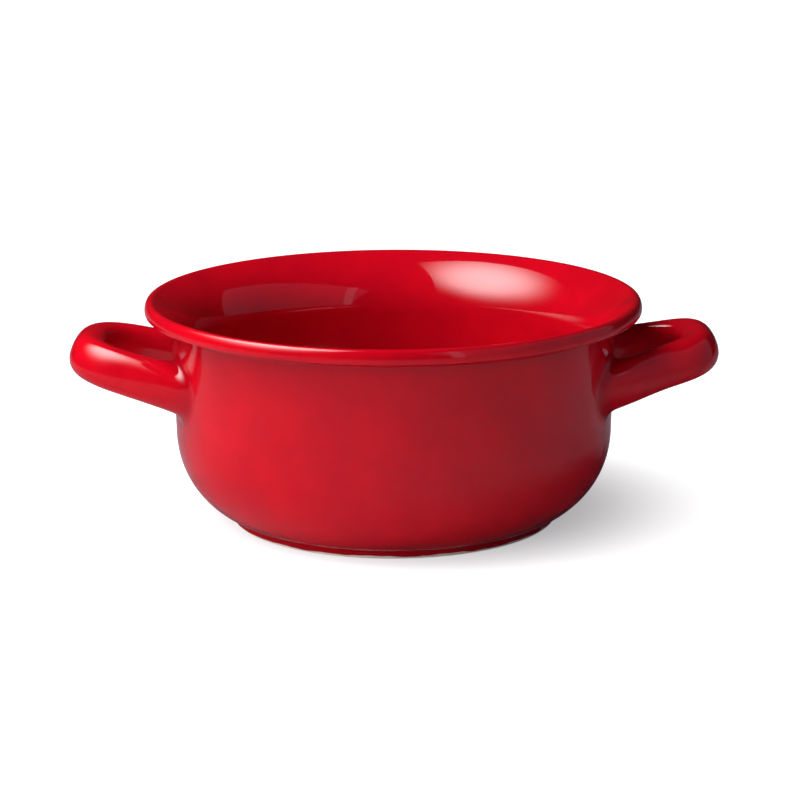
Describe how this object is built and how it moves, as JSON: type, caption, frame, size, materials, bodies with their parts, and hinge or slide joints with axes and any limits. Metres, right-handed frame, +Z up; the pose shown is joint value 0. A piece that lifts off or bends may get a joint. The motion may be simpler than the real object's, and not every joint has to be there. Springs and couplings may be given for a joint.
{
  "type": "onion soup crock",
  "caption": "Round glazed stoneware soup crock with a rolled rim, a low foot ring and a loop handle on each side; it holds a serving of soup and goes under the grill.",
  "frame": {"origin": "on the table, under the middle of the bowl", "axes": "+Z up along the bowl's axis, +X towards the right handle, +Y away from the camera"},
  "size_m": [0.1968, 0.15, 0.068],
  "materials": {
    "red_glaze": "glossy red glaze over pale stoneware, bare only on the foot ring's lower edge"
  },
  "bodies": {
    "root": {"bowl": "red_glaze", "foot_ring": "red_glaze", "left_handle": "red_glaze", "right_handle": "red_glaze", "left_front_joint": "red_glaze", "left_back_joint": "red_glaze", "right_front_joint": "red_glaze", "right_back_joint": "red_glaze"}
  },
  "joints": []
}
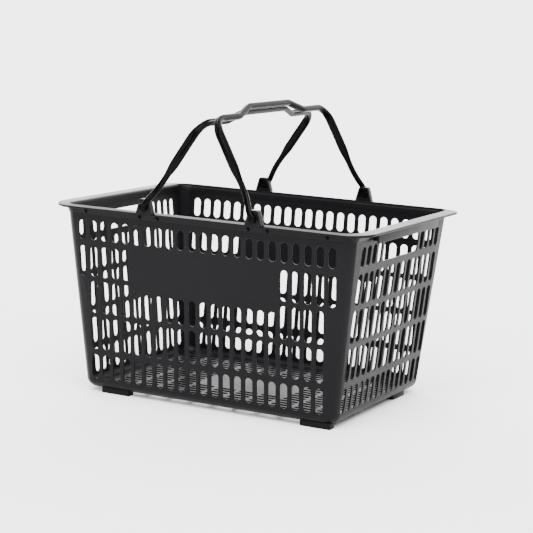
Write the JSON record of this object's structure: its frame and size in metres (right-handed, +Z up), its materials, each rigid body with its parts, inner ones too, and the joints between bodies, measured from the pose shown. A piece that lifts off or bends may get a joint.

* [Do this]
Using the listing above, show each line holding the string "handed".

* [Full output]
Describe how this object is built and how it moves, as JSON: type, caption, frame, size, materials, bodies with their parts, and hinge or slide joints with axes and any limits. Metres, right-handed frame, +Z up; the pose shown is joint value 0. A piece that lifts off or bends may get a joint. The motion may be simpler than the real object's, and not every joint has to be there. Springs and couplings may be given for a joint.
Write the JSON record of this object's structure: its frame and size in metres (right-handed, +Z up), its materials, each rigid body with its parts, inner ones too, and the joints between bodies, measured from the pose shown. A piece that lifts off or bends may get a joint.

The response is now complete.